Rachiele came from a big family. There were 11 kids, seven boys and four girls. Of that nine are still alive. One brother was killed in a truck rollover in Cat Canyon in the early 1940’s when he was very young and another just died recently.
“Being a big family we grew a lot of our own food,” he said. “We also raised animals. I remember herding sheep on Steamboat Mountain during the summer.”
His mother would bake bread, the shape and size of basketballs in an outdoor oven his father had constructed in the back yard of their house which was across the street from where Helper Park stands today.
“We would gather wood from the hills above town and then dad would light it and warm it up,” he reflected. “The rail yard was just below our house and that bread baking outside would attract a lot of hobos who were riding the trains. She always gave them a loaf.”
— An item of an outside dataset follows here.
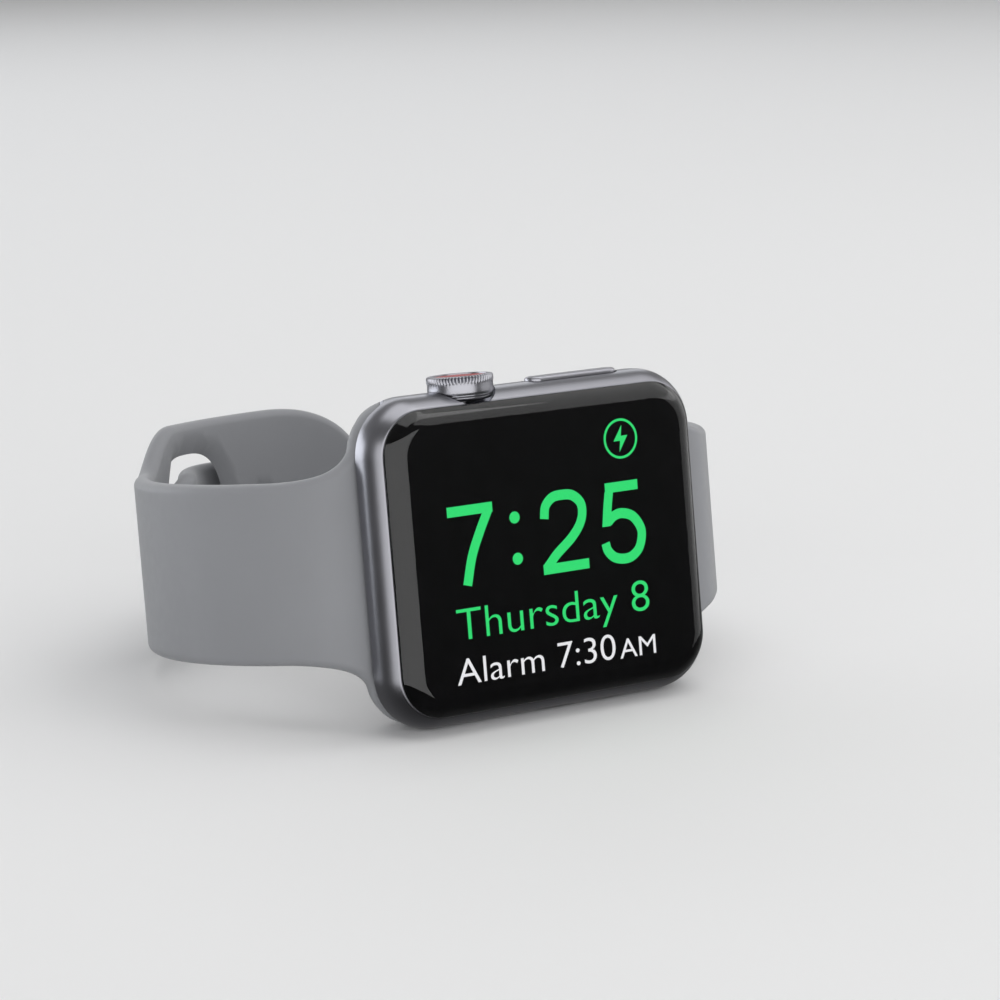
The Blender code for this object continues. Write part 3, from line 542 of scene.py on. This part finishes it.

Rachiele is very proud that of the 11 kids in his family, 10 graduated from Carbon High.

Candies (and kids) are still a popular item in the Checkboard Grocery repertoire.

“My oldest sister was the only one that didn’t finish,” he said. “My mother pulled her out of school to help raise the rest of us.”
When in high school, and while working at the market in Helper, Rachiele was able to get a job on the railroad. He decided he was going to quit school and work, but one of his sisters got wind of the plan and told his dad.
“He followed me down to where we got on the bus and told me that I was going to stay in school,” he said. “I did what he told me to do; he was always the boss.”
After getting out of high school it appeared he was bound for the service, like two of his brothers who were serving during World War II. But when a physical exam showed he had two perforated eardrums, they rejected him. To this day he has no idea how his eardrums got that way.
He finally did take that job with the railroad, but then later ended up working for the Broadbent’s in a new store they built in Price. But when Joe Santi approached him about being partners in buying Checkerboard Grocery, he decided to do it.
“The store is named after the feed store that was next door,” he said. “We just kept the name and it has remained that all these years.”After years of owning the store, Rachiele became involved in civic affairs. In 1966 he ran for the Price City Council and won. In 1969 he ran for mayor and was defeated by 100 votes.
In 1974 he was appointed to the city council when an opening occurred on the council and then in 1976 he ran for county commission and stayed there until 1989.
During that time he was also appointed as one of the original members of the Utah Public Service Commission by the governor. He stayed in that job for 15 years.
In 1971 Rachiele was appointed to be the board clerk at PRWID. It is a position he has held ever since, for 36 years.
“I have enjoyed my time in public service,” he says. ” I would work at the grocery store during the day and go to meetings at night.”
Over the years he also had time to raise a family. His wife Dorothy and he raised five kids, who are scattered with their grandchildren from Taylorsville to Las Vegas, N.M.
But all along his wife and his store have been steadfast. The store is less busy than it once was, but the near 82 year old Rachiele comes to work every day, opens his store’s front door and his regular customers and vendors come to see him. The shelves, which could probably tell some good tales, are well stocked and the kids come in and still buy candy, which Rachiele proudly displays.
Just another day at Checkerboard Grocery.